- Cairns Group countries in blue
- Type: Agricultural exporting countries
- Members: 20 Countries Argentina ; Australia ; Brazil ; Canada ; Chile ; Colombia ; Costa Rica ; Guatemala ; Indonesia ; Malaysia ; New Zealand ; Pakistan ; Paraguay ; Peru ; Philippines ; South Africa ; Thailand ; Ukraine ; Uruguay ; Vietnam;
- Website www.cairnsgroup.org

= Cairns Group =

Organization of agricultural exporting countries

The Cairns Group (Cairns Group of Fair Trading Nations) is an interest group of 20 agricultural exporting countries, composed of:
Argentina,
Australia,
Brazil,
Canada,
Chile,
Colombia,
Costa Rica,
Guatemala,
Indonesia,
Malaysia,
New Zealand,
Pakistan,
Paraguay,
Peru,
Philippines,
South Africa,
Thailand,
Ukraine,
Uruguay, and
Vietnam.

The Cairns Group seeks to liberalize global trade in agricultural produce. In particular, its members aim to abolish export subsidies and trade-distorting ("amber box") domestic support for agricultural products and seek to improve market access for agricultural exports. The coalition attempts to present a common front in multilateral trade negotiations at the World Trade Organization (WTO), tabling joint proposals and occasionally working with like-minded groups such as the G20 group of developing nations.

==History==

===Founding===
The Cairns Group was founded in August 1986, when the Australian government spearheaded the formation of a group and organized the inaugural meeting in the city of Cairns, Australia. There were 14 original member countries—Argentina, Australia, Brazil, Canada, Chile, Colombia, Fiji, Hungary, Indonesia, Malaysia, New Zealand, the Philippines, Thailand, and Uruguay—a very diverse group politically and economically. The Australian government led the formation of the group, though some of the South East Asian countries had been working together on agricultural trade through ASEAN. "One of the most striking aspects of the Cairns Group was the intellectual leadership provided by Australia and to a lesser extent Canada. Australia's commitment to trade liberalization was the outcome of a long domestic debate in which neoliberal ideas had supplanted protectionism and become the guiding rationale of foreign and domestic policy. The Cairns Group offered a mechanism to promote this agenda in a key multilateral forum."

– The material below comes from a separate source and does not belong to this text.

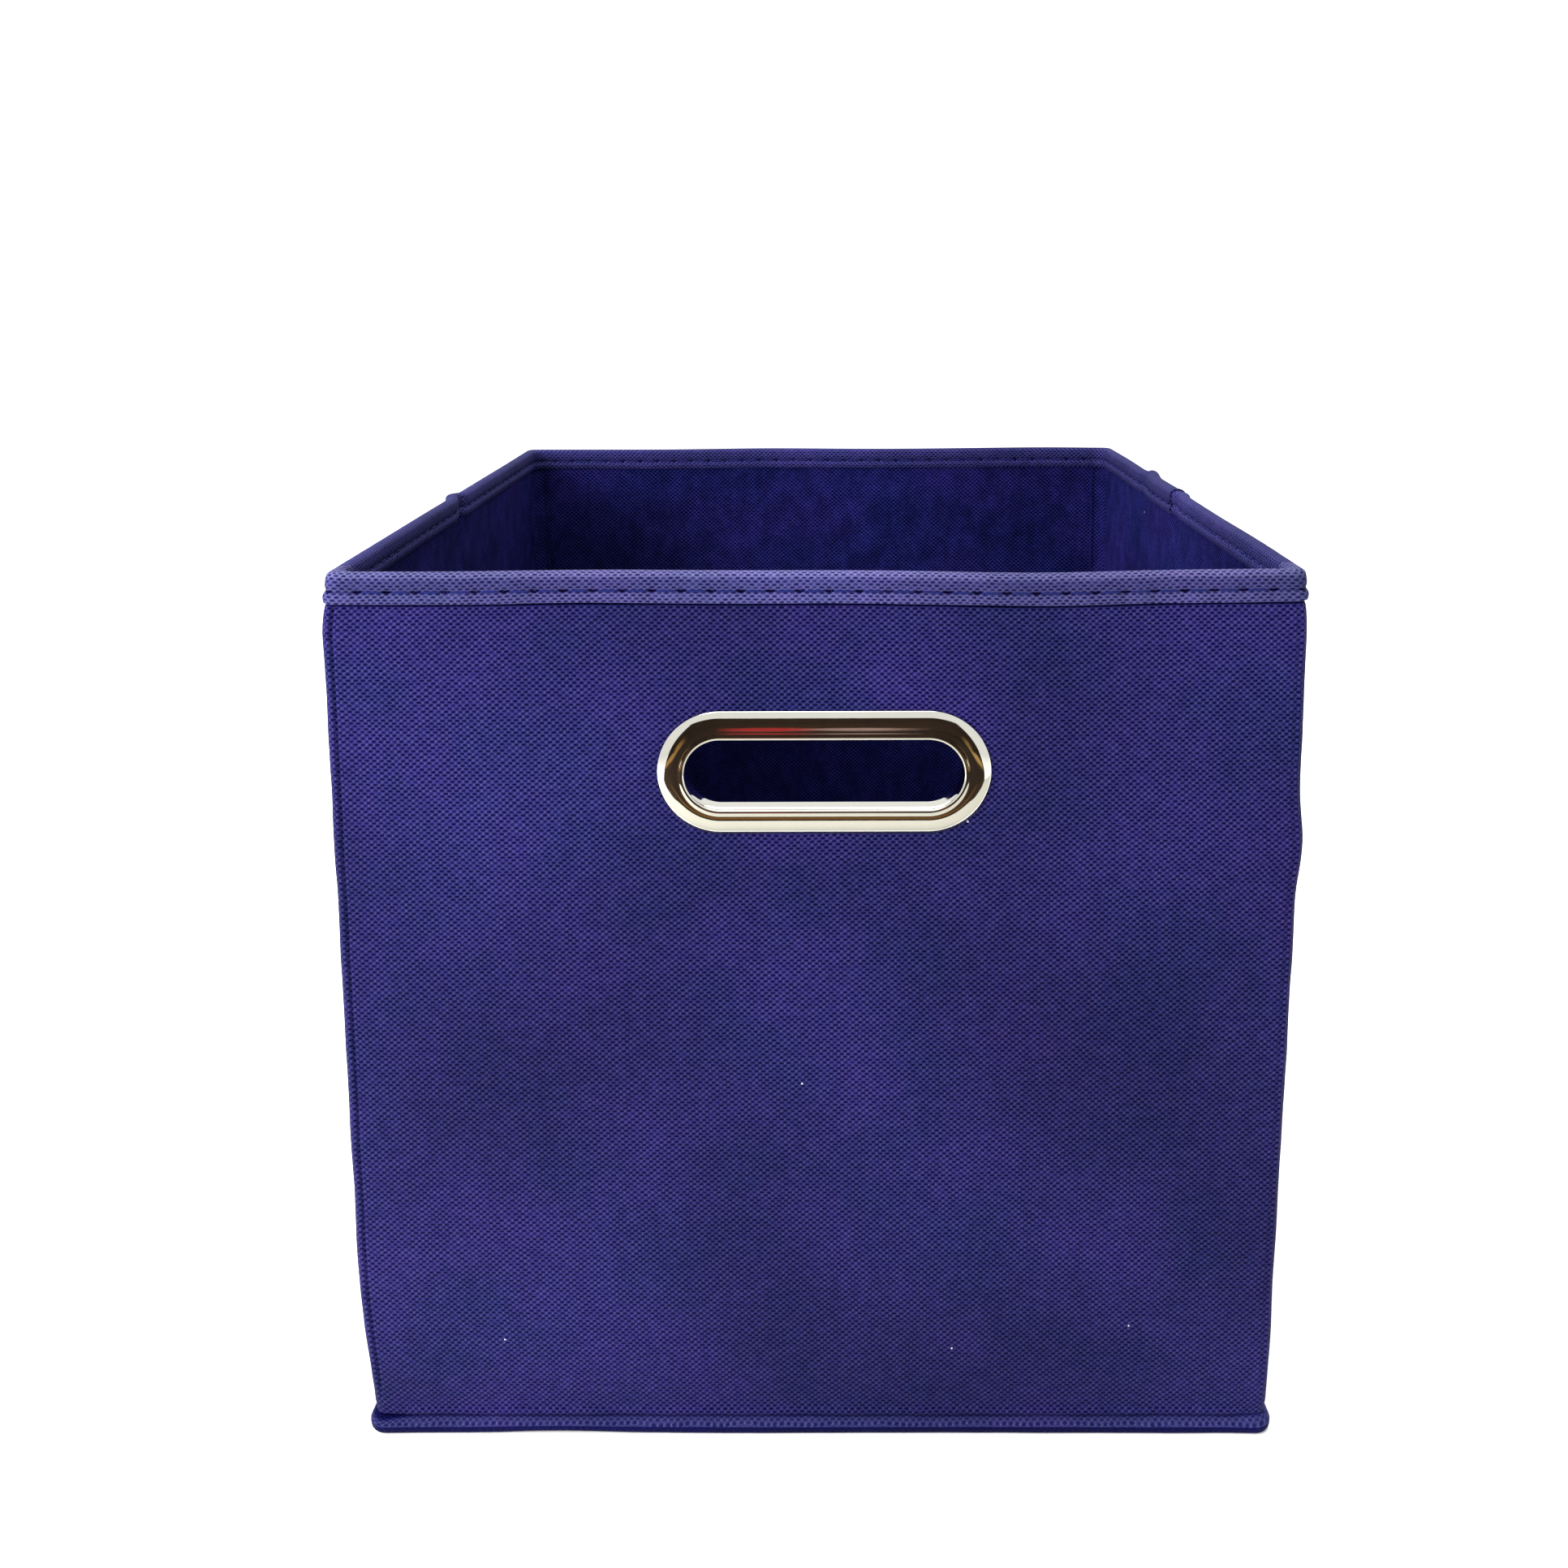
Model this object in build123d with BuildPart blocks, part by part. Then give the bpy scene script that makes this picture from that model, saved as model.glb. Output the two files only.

The move to form the group was largely a response to spiralling trade subsidies of the European Union's Common Agricultural Policy and the United States' Export Enhancement Program. Particularly, the objection came to the double standards between the General Agreement on Tariffs and Trade (GATT) forcing countries to liberalise their economies, whilst the United States was granted a waiver for agricultural protection in the 1950s.

===Uruguay Round===
The Cairns Group successfully forced agriculture onto the agenda of the Uruguay Round, which eventually led to the Agreement on Agriculture. In April 1989 in Geneva, Switzerland, the Group played a critical role in the framework agreement with United States, the EU, and Japan to cover negotiations during the remainder of the Round.

===Continued protectionism===
In the ongoing Doha Round of trade negotiations, they are mainly opposed by WTO members seeking to uphold their high level of agricultural protection on grounds of public policy, such as the EU, Japan, Norway, South Korea, Switzerland, and United States (dubbed the "multifunctionalists").

The Group's newest member is Vietnam, which joined in November 2013 as its 20th member.

After its December 2013 meeting in Bali, Indonesia, the Cairns Group issued a communiqué stating its concern about "the trend of import restrictions" that go against the Agreement on the Application of Sanitary and Phytosanitary Measures and serve as technical barriers to trade on agricultural products. It criticized "overly complex SPS measures and technical regulations, including food labelling".